Exercise aim:
Extract every line of the material that holds the string "scene".
═══ Extracted material
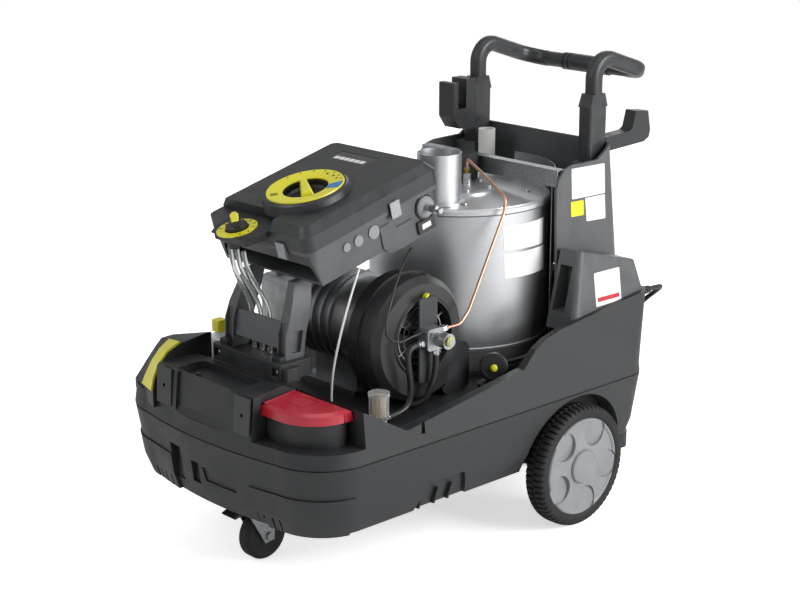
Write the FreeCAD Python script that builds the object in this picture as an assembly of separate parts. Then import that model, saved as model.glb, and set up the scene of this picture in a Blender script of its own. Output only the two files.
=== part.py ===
"""Hot-water pressure washer on wheels, its hood taken off: boiler, blower, pump set and controls."""
import FreeCAD, Part
import math
import os

V = FreeCAD.Vector

# Chassis and deck, in plan and in height
BODY_HALF = 307.0
BODY_FRONT = -537.5
BODY_REAR = 385.0
FRONT_BULGE = 19.0
FRONT_CORNER_R = 112.0
REAR_CORNER_R = 48.0
REAR_LEAN = 20.0
REAR_LEAN_Z = 297.0
PARTING_Z = 279.0
PARTING_GAP = 0.4
CHASSIS_BOTTOM_Z = 142.0
CHASSIS_TAPER = 27.0
CHASSIS_WALL = 7.0
BAY_ROOF = 13.0
DECK_TOP_Z = 460.0
DECK_TAPER = 17.0
DECK_WALL = 8.0
DECK_FLOOR_Z = 305.0
DECK_FLOOR_T = 6.0
RIM_WIDTH = 26.0
FRONT_TOP_Z = 387.0
SHELF_REAR_Y = -345.0
WELL_REAR_Y = 371.0

# Wheels and axle
WHEEL_R = 125.0
TYRE_W = 48.0
RIM_R = 100.0
WHEEL_FACE_X = 320.0
HUB_CAP_PROUD = 5.0
AXLE_Y = 171.0
AXLE_R = 10.0
RUNNING_GAP = 0.05
ARCH_GAP = 21.0
TREAD_LUGS = 30

# Caster
CASTER_R = 50.0
CASTER_W = 32.0
CASTER_PIVOT_Y = -432.0
CASTER_TRAIL = 37.0
CASTER_PLATE_T = 4.0
FORK_T = 3.0

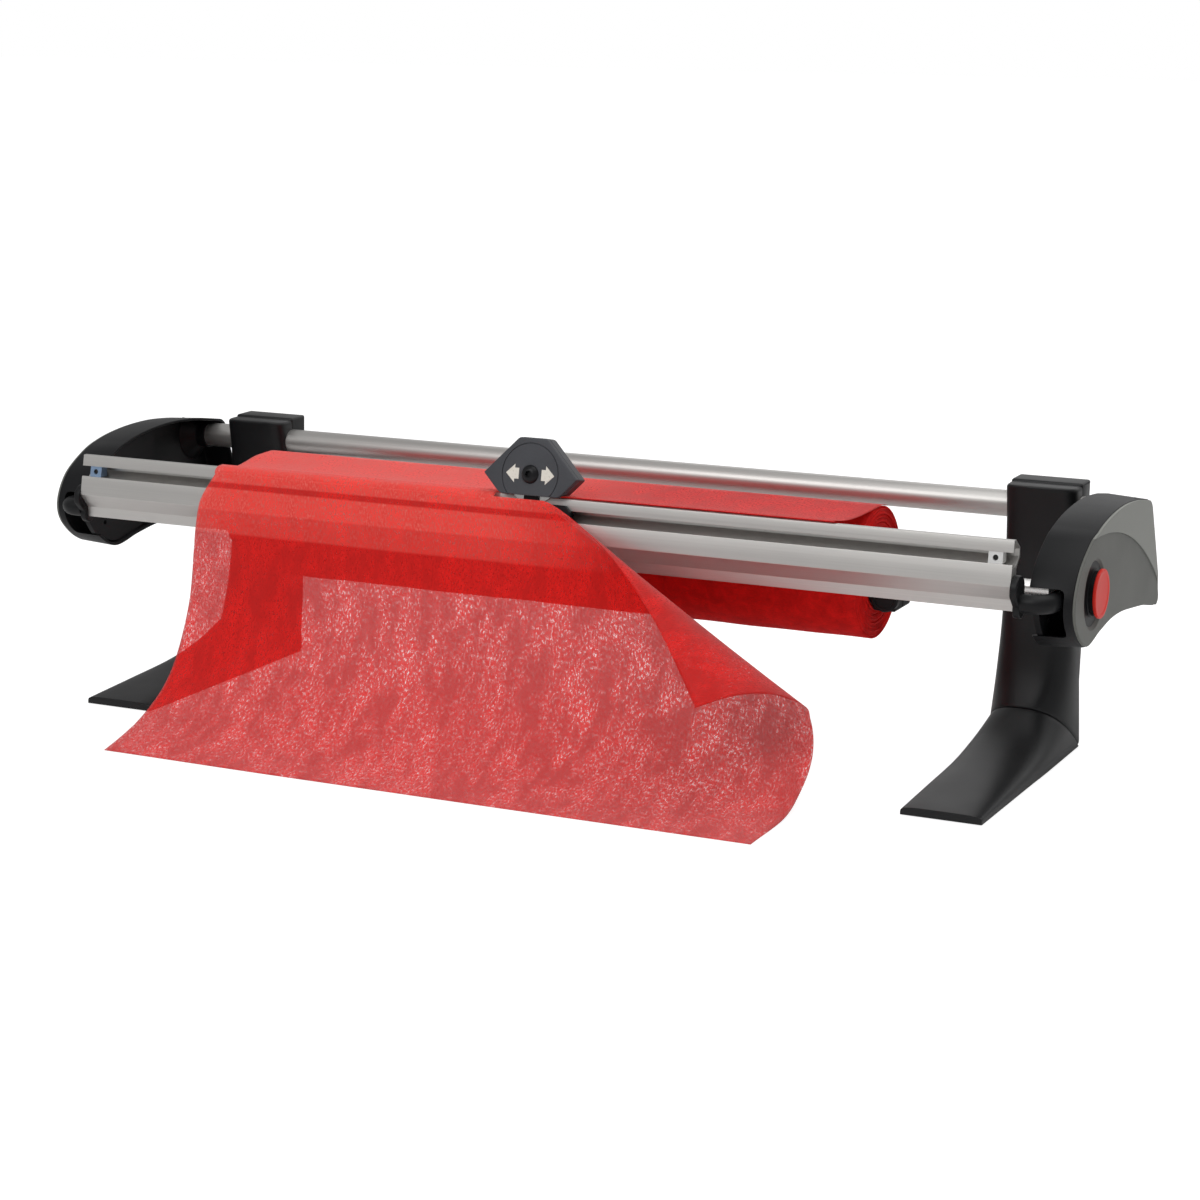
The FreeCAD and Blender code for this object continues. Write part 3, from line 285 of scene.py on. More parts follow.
══════
Finished answer:
Write the FreeCAD Python script that builds the object in this picture as an assembly of separate parts. Then import that model, saved as model.glb, and set up the scene of this picture in a Blender script of its own. Output only the two files.
The FreeCAD and Blender code for this object continues. Write part 3, from line 285 of scene.py on. More parts follow.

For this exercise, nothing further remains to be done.